The real story of Kim's birth, however, seemed to be at the root of the personal and political connection he always felt toward Russia, one of the few allies that North Korea kept through its decades of isolation. Kim's last foreign visit, which he made on his armored train this August, just a few months before his death, was to Siberia, where he met with Russian President Dmitri Medvedev. It was seen as Kim's latest effort to balance against China's influence by nuzzling up to Moscow, and at the time, Kim was also busy grooming his youngest son, Kim Jong Un, to succeed him. Many Russian officials expected Kim to bring his heir along to help ensure that the bond between the two countries would not be broken after Kim's death.

But he did not, and the future of that relationship, like so much of North Korea's future, is now up in the air. Pulikovsky, who formed a closer friendship with Kim than any other Russian official in modern times ("We are both Aquarius, so we would always call to say happy birthday and try to meet up."), only met Kim's youngest son once, during a holiday he took with his family to Pyongyang a few years ago. The older Kim introduced him as his heir, Pulikovsky recalls, "But the boy didn't say a word."

Kim Jong Un's personality, and even his exact birth date, remains a mystery, while Korea watchers have harped on his reported love of American basketball to suggest that he might take a softer line than his father in relations with the West. But this is all guesswork so far, and experts in Moscow are convinced that the younger Kim will stick to Pyongyang's traditional older brothers, Russia and China. "North Korea simply has nowhere else to turn," says Alexander Lukin, the head of the East Asia department at the Russian Foreign Ministry's institute of diplomacy. "Economically it is totally dependent on China, because it doesn't really produce anything of its own," Lukin says. "And in the last years of his life, Kim Jong-Il did his best to cozy up to Russia more and more, mainly to show that his dependence on the Chinese is not so one-sided."

That is the double-game that North Korea will likely continue to play, because it is practically the only one the Kim family knows. Russia, for its part, seems ready to keep playing along. When news of Kim's death broke on Monday, the Kremlin sent its condolences to his heir, and on Tuesday, Russian Foreign Minister Sergei Lavrov visited the North Korean embassy in Moscow to pay his respects. (Tellingly, Russia extended no such gesture to the Czech Republic after that country's former president, Vaclav Havel, died on Sunday. In the late 1980s, Havel led Czechoslovakia's peaceful revolution against Soviet rule. His death did not warrant so much as a word on the Kremlin website.)

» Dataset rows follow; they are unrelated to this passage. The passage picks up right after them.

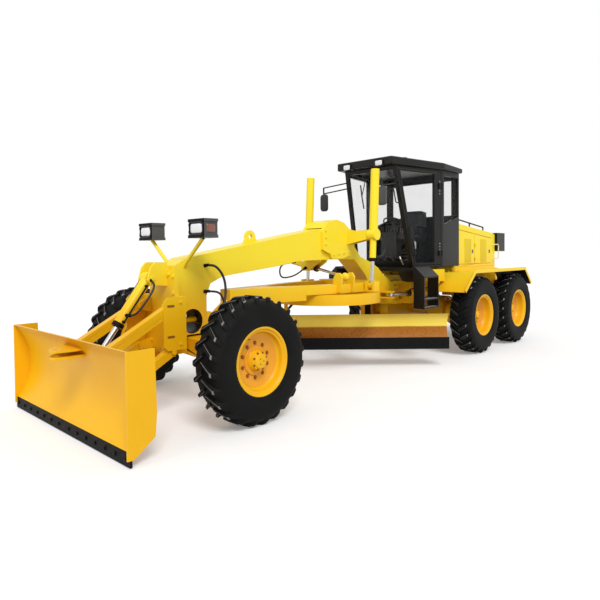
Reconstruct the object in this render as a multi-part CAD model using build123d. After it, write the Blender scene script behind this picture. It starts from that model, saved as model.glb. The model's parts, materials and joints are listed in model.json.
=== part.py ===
"""Motor grader: a six-wheeled road grader with a front dozer blade, all sizes in millimetres.

+X is forward, +Y is the driver's left and +Z is up. The shapes are drawn with x = 0 at the front
axle and z = 0 on the ground, and export() moves them so that the origin lies under the middle of
the machine's box.
"""

from build123d import *
from math import hypot
import os

# Whole machine
ORIGIN_X = -3000  # middle of the machine's length, behind the front axle
WHEELBASE = 6220  # front axle to the middle of the tandem
TANDEM_SPAN = 1550  # between the two rear wheels of one side
FRONT_TRACK = 2280
REAR_TRACK = 2140
HITCH_X = -4450  # articulation pivot under the front of the cab

# Wheels
TYRE_RADIUS = 674
TYRE_WIDTH = 390
TREAD_RADIUS = 636  # between the lugs
LUGS = 24  # on each half of the tread
LUG_WIDTH = 58
LUG_SLOPE = 0.6  # run round the tyre for each unit across it
BEAD_RADIUS = 330
BEAD_HALF = 158
FLANGE_RADIUS = 362
FLANGE_HALF = 172
RIM_WALL = 14

# Front axle and steering
KINGPIN_Y = 860
KINGPIN_R = 40
BEAM_HALF = 110
BEAM_TOP = 800
BEAM_BOTTOM = 590
FORK_R = 62
AXLE_PIN_Z = 720
ARM_Z = (545, 580)  # steering arms, low and high
STEER_ARM = (-330, 690)  # tie rod joint on the left knuckle, x and y
TIE_ROD_Z = 515

# Front frame
NECK_HALF = 160
HITCH_HALF = 275  # half width of the box behind the hitch
TONGUES = ((960, 1015), (1150, 1205))  # low and high z of each hitch tongue
HITCH_R = 120
HITCH_PIN_R = 50
NOSE_X = 300
LAMP = (38, 250, 365, 675, 1965, 2175)  # low and high x, y and z of a head lamp
LIFTING_EYE = (-1026, 2012)  # x and z

# Drawbar, circle and main blade
BALL = (-350, 960)  # x and z of the drawbar's front ball
BALL_R = 85
CIRCLE_X = -2620
CIRCLE_R = 813
CIRCLE_BORE = 690
CIRCLE_Z = (1045, 1195)
DRAWBAR_Z = (1203, 1335)
DRAWBAR_FOOT = 1130  # underside of the arms ahead of the circle
BLADE_TURN = 45  # the left end trails by this angle at rest
BLADE_LENGTH = 3770
BLADE_BOTTOM = 290
BLADE_TOP = 830
BLADE_WALL = 22
BLADE_SAG = 95
EDGE_HEIGHT = 180
EDGE_WALL = 20
TILT_PIN = (-210, 420)  # across the blade's face and up
BLADE_N = 0  # the face's lips, across the blade, from the circle's centre
RAIL_N = -150  # back of the blade's rails
SIDE_SHIFT = 450  # the blade slides this far each way
SHIFT_ROD = (-200, 590)  # side shift cylinder, across and up

# Lift cylinders
LIFT_Y = 640
LIFT_TRUNNION = (-2950, 2055)  # x and z
LIFT_EYE = (-2905, 1290)
SHIFT_PIN = (-170, 1590)  # y and z of the trunnion under the neck
SHIFT_EYE = (530, 1440)  # y and z on the drawbar
SHIFT_X = -2400
SHIFT_CAP_R = 60
SHIFT_FORK = (115, 140)  # the fork's plates stand this far behind and ahead of the cap's centre

# Front dozer blade
DOZER_ARM_Y = 330
DOZER_NOSE = (460, 1200)  # x and z of the upper arms' rear pins
DOZER_BLADE = (1260, 780)  # x and z of the upper arms' front pins
DOZER_DROP = 480  # lower arms below the upper arms
DOZER_CYL_TOP = (533, 1524)
DOZER_CYL_EYE = (1230, 620)
DOZER_HALF = 1304
DOZER_TOP = 982
DOZER_BOTTOM = 8
DOZER_EDGE = 124  # height of the bolted edge
DOZER_FACE_X = 1553
TOW_HOLE = (1693, 230)  # x and y
TOW_Z = 802  # underside of the lower towing lug

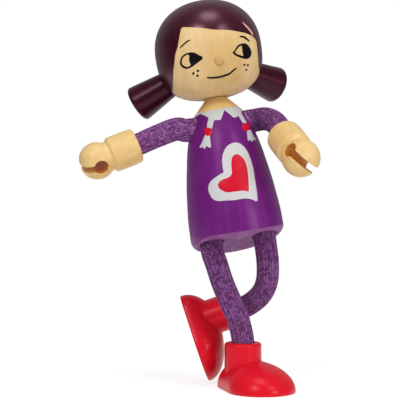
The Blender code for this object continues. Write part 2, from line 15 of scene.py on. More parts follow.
import bpy
import numpy as np
from mathutils import Matrix, Vector
from mathutils.bvhtree import BVHTree
from mathutils.geometry import delaunay_2d_cdt


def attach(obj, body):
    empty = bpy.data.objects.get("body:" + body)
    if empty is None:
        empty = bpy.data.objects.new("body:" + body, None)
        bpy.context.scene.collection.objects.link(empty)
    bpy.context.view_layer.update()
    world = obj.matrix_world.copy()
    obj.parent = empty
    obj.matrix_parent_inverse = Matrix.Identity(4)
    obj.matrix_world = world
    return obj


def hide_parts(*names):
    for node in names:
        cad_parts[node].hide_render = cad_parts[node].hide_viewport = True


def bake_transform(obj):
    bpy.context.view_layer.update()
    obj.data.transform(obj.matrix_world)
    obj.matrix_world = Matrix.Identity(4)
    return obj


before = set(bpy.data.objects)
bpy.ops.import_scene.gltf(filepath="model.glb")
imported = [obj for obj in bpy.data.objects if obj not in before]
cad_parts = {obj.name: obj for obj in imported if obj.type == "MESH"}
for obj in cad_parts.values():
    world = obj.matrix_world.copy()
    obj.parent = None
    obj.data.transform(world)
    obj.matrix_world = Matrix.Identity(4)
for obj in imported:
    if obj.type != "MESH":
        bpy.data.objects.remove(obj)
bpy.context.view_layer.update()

MM = 0.001
PHOTO_SIZE = 400.0             # pixels across
CLEARANCE = 0.3                # between pieces that touch, as in the frame
BENCH = "bench"                # each point's place before its piece was put in place
LOG = logging.getLogger("doll")

Pair = tuple[float, float]
Triple = tuple[float, float, float]
Colour = Triple
Profile = list[Pair]
Pixels = Sequence[Pair]


# Shader maths

class Signal:
    """A shader socket that takes part in sums."""

    def __init__(self, board: Board, socket: bpy.types.NodeSocket) -> None:
        """Wrap a socket of a board."""
        self.board = board
        self.socket = socket

    def __add__(self, other: Value) -> Signal:
        """The sum."""
        return self.board.maths("ADD", self, other)

    __radd__ = __add__

    def __sub__(self, other: Value) -> Signal:
        """The difference."""
        return self.board.maths("SUBTRACT", self, other)

    def __rsub__(self, other: Value) -> Signal:
        """The difference from a number."""
        return self.board.maths("SUBTRACT", other, self)

    def __mul__(self, other: Value) -> Signal:
        """The product."""
        return self.board.maths("MULTIPLY", self, other)

    __rmul__ = __mul__

    def __truediv__(self, other: Value) -> Signal:
        """The quotient."""
        return self.board.maths("DIVIDE", self, other)

    def __pow__(self, other: Value) -> Signal:
        """The power."""
        return self.board.maths("POWER", self, other)

    def __gt__(self, other: Value) -> Signal:
        """One where it is greater, else nought."""
        return self.board.maths("GREATER_THAN", self, other)

    def __lt__(self, other: Value) -> Signal:
        """One where it is less, else nought."""
        return self.board.maths("LESS_THAN", self, other)

    def fraction(self) -> Signal:
        """What is left after the whole part."""
        return self.board.maths("FRACT", self)

    def whole(self) -> Signal:
        """The whole part."""
        return self.board.maths("FLOOR", self)

    def sine(self) -> Signal:
        """The sine."""
        return self.board.maths("SINE", self)

    def clipped(self) -> Signal:
        """The value held between nought and one."""
        return self.board.maths("ADD", self, 0.0, clamp=True)

    def eased(self, low: float, high: float) -> Signal:
        """Nought below low, one above high, and a smooth step between.

        Args:
            low: Where the step starts.
            high: Where it ends.

        Returns:
            The stepped value.
        """
        inputs = {"Value": self, "From Min": low, "From Max": high}
        return self.board.signal("ShaderNodeMapRange", {"interpolation_type": "SMOOTHSTEP"}, inputs)


Value = Signal | float


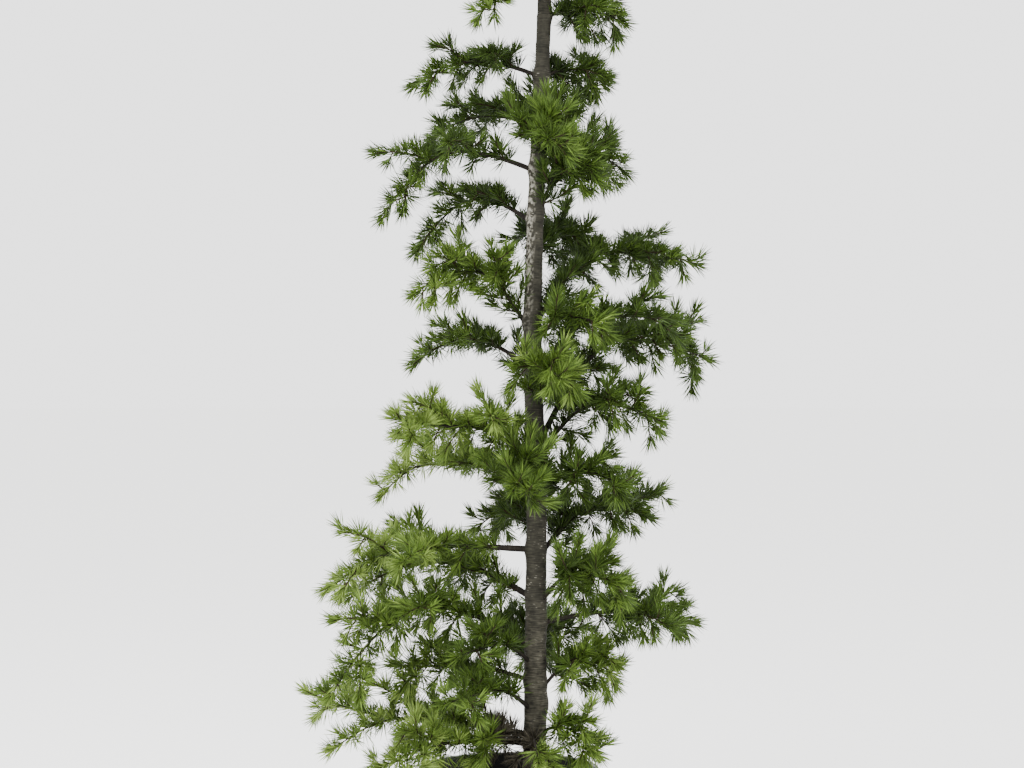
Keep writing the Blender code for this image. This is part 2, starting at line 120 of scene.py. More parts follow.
class Graph:
    """A node tree that is being built."""

    def __init__(self, tree: bpy.types.NodeTree) -> None:
        """Takes the tree."""
        self.tree = tree

    def feed(self, node: bpy.types.Node, inputs: Inputs) -> None:
        """Links a node's inputs to other nodes' outputs, or gives them their values.

        Args:
            node: the node.
            inputs: what each input takes, by name or number, or for the first ones in their order. A list
                holds the outputs that are joined in one input.
        """
        for key, value in inputs.items() if isinstance(inputs, dict) else enumerate(inputs):
            for part in value if isinstance(value, list) else [value]:
                if isinstance(part, bpy.types.NodeSocket):
                    self.tree.links.new(part, node.inputs[key])
                else:
                    node.inputs[key].default_value = part

    def add(
        self, kind: str, inputs: Inputs = (), output: str | int = 0, **settings: Any
    ) -> bpy.types.NodeSocket:
        """Adds a node with its settings, and feeds it.

        Args:
            kind: the node's type.
            inputs: what its inputs take.
            output: the output wanted, by name or number.
            settings: the node's own properties.

        Returns:
            The wanted output. Its node holds the others.
        """
        node = self.tree.nodes.new(kind)
        for key, value in settings.items():
            setattr(node, key, value)
        self.feed(node, inputs)
        return node.outputs[output]


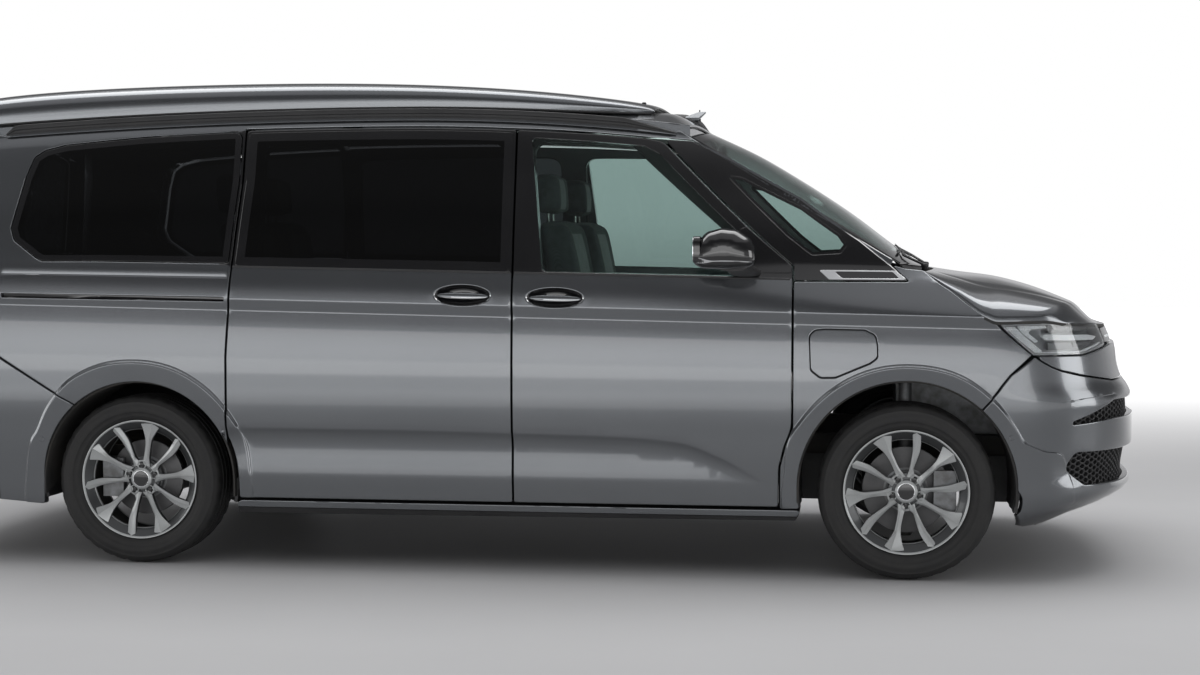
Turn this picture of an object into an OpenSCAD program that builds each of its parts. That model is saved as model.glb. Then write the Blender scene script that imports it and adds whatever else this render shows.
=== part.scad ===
// Camper van with a lifting roof, in millimetres.
// +X points forward, +Y to the left and +Z up; the origin is on the floor under the middle of the body.

/* [Body] */
// Length over both bumpers
body_l = 5173; // [5140:1:5210]
// Width over the door skins
body_w = 1941; // [1925:1:1960]
// Distance between the axles
wheelbase = 3124; // [3100:1:3150]
// From the tip of the nose back to the front axle
front_overhang = 946; // [935:1:960]
// How far the side bows inwards towards both ends
side_bow = 12; // [6:1:16]
// Height at which the side windows begin, at the middle of the van
belt_h = 1195; // [1190:1:1205]
// Height of the side wall's top edge, at the crown of the roof line
cant_h = 1816; // [1806:1:1826]
// Fall of the crease and the belt towards the nose, per metre
line_fall = 19.5; // [15:0.5:22]
// Width of the shut lines around doors and lids
shut = 7; // [6:0.5:8]

/* [Walls] */
// Thickness of a door or side wall below the windows
wall_low = 110; // [100:1:118]
// Thickness of a door or side wall beside the windows
wall_high = 60; // [54:1:66]
// Gap for the door seals, between a shut door and the post behind it
seal_gap = 15; // [14:1:18]
// Thickness of the posts behind the doors
post_t = 55; // [45:1:65]
// Thickness of the window glass
glass_t = 6; // [5:0.5:8]
// How deep the glass lies under the outer skin
glass_in = 7; // [5:0.5:9]
// Thickness of the wings and bumpers
panel_t = 40; // [34:1:46]
// Clearance between pieces that are seated on each other
seat_gap = 0.3; // [0.2:0.05:0.4]

/* [Roof] */
// Height of the lifting roof's crown
crown_h = 1995; // [1980:1:2005]
// Half width of the lifting roof
pop_half = 735; // [725:1:742]
// Thickness of the lifting roof's shell
pop_t = 28; // [22:1:34]
// Gap between the fixed roof and the lifting roof
pop_gap = 9; // [8:0.5:12]
// Height of the roof rails
rail_h = 48; // [42:1:50]
// Width of the roof rails
rail_w = 36; // [32:1:38]

/* [Wheels] */
// Outer diameter of the tyres
tyre_d = 692; // [684:1:700]
// Width of the tyres
tyre_w = 240; // [232:1:244]
// Distance between the wheel centres on one axle
track = 1622; // [1612:1:1632]
// Diameter of the rim's outer lip
rim_d = 490; // [486:1:494]
// Width of the rim
rim_w = 206; // [200:1:210]
// Circle of the wheel bolts
bolt_circle = 112; // [108:1:114]
// Diameter of the holes for the wheel bolts
bolt_hole = 15; // [14:0.5:16]
// Number of wheel bolts, and of pairs of spokes
bolt_n = 5; // [5:1:5]
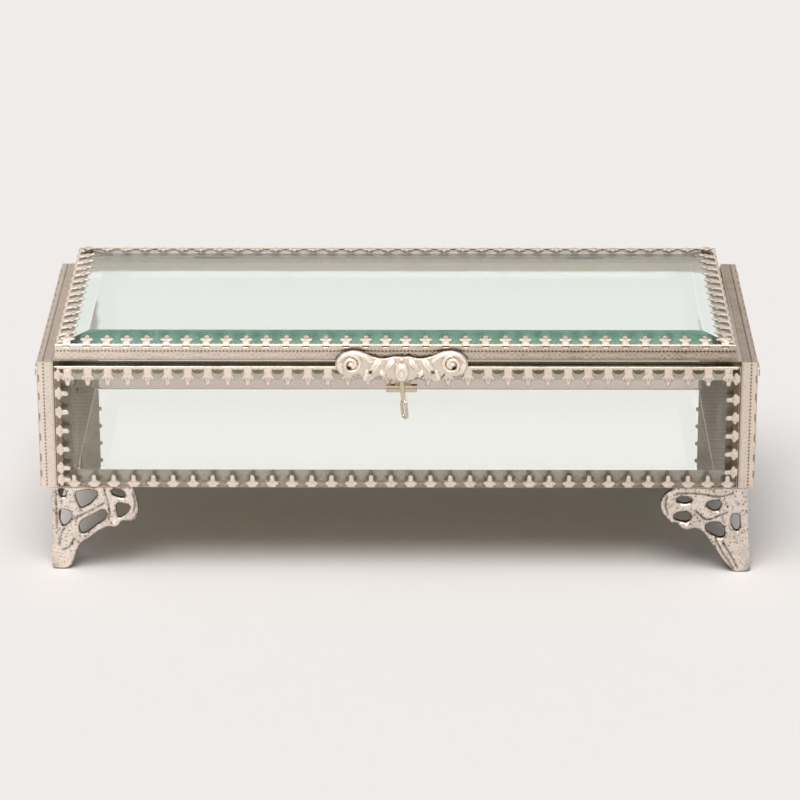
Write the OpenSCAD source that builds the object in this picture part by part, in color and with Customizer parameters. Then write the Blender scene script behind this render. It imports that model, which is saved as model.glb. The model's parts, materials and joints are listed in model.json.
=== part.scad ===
// Bevelled glass casket box: four glass walls and a glass lid, each pane bound
// in stamped metal strip whose pronged edge folds over the glass, on four cast
// corner feet. X runs along the width, +Z is up, the front faces -Y, and the
// origin lies on the table under the middle of the whole outline. Millimetres.

/* [Body] */
// Width of the body over both side walls
body_w = 254; // [200:1:320]
// Depth of the body over the front and back walls
body_d = 106; // [90:1:160]
// Height of the side walls
wall_h = 48; // [40:0.5:70]
// How far the front and back walls stop below the side walls
wall_drop = 2; // [1.2:0.1:3]
// Height of the feet under the body
foot_h = 31.5; // [26:0.5:40]

/* [Glass] */
// Thickness of a pane where a band grips it
pane_edge = 5; // [4:0.1:6]
// Width of the bevel ground round a wall pane
wall_bevel = 7.6; // [7:0.1:9]
// How much thicker a wall pane is inside its bevel
wall_rise = 0.9; // [0.5:0.1:1.2]
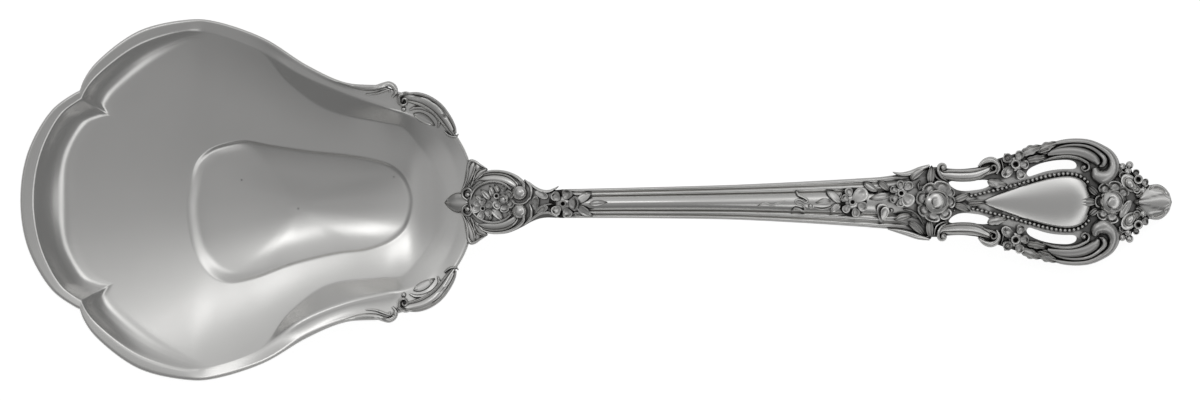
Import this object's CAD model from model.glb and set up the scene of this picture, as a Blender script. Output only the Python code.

But it is far from clear what Russia has to gain from its doting relations with North Korea, which still owes Russia $11 billion in debt from the Soviet era. "In terms of trade, I know they import our celluloid visors to put on their military caps, which tells you something about their industrial relevance," says Georgy Kunadze, Russia's former ambassador to South Korea. "But the fact that we have a paranoid regime on our borders should not make us temper our assessment of North Korea," adds Kunadze, who led a Kremlin mission in 1993 to re-establish relations with Pyongyang after the fall of the Soviet Union. "We need to remember that North Korea has never made good on its agreements with Russia, has never consulted us before jumping into one of its adventures," including its testing of nuclear weapons in 2006 and 2009, or its decision to shell a South Korean island last year.

So for Russia, North Korea remains almost as much of a nuisance as it is for the West, and in some ways an even more dangerous one, because a nuclear accident in North Korea would inevitably spill radiation onto Russian territory. Yet Moscow shows no sign of toughening its stance. It has long supported United Nations sanctions against North Korea's nuclear program, but has also gone out of its way to make the regime feel loved. In August, when Medvedev flew to Siberia to meet with Kim Jong Il, he again pledged to build a gas pipeline and a railroad to North Korea. The state news agency KCNA described their meeting as "overflowing with friendship." This allowed Pyongyang to send a familiar message to both China and the West: if you cross us, we still have a powerful ally in Moscow. As Pulikovsky recalls, this has long been Kim's favorite diplomatic trick.

Soon after U.S. President George W. Bush branded North Korea a member of the "axis of evil" in 2002, Kim travelled to Russia to meet with then President Vladimir Putin, and he asked Pulikovsky to do him a peculiar favor. "He told me, 'Konstantin, when the official meeting [with Putin] is over, I want to sit down with him in private for ten minutes, with no one in the room, not even interpreters. I need to tell him something." That evening, the private meeting was arranged, and as Pulikovsky escorted Kim back toward the border afterward, his curiosity got to him. "I asked him, 'Comrade Kim, if it's no secret, why did you need these ten minutes?'" Pulikovsky says. "And he smiled at me and said, 'What's the difference? The point is for Bush to wonder what we were talking about.' For me that was classic Kim. He always found some way to get snagged in your thoughts, to make himself into a mystery."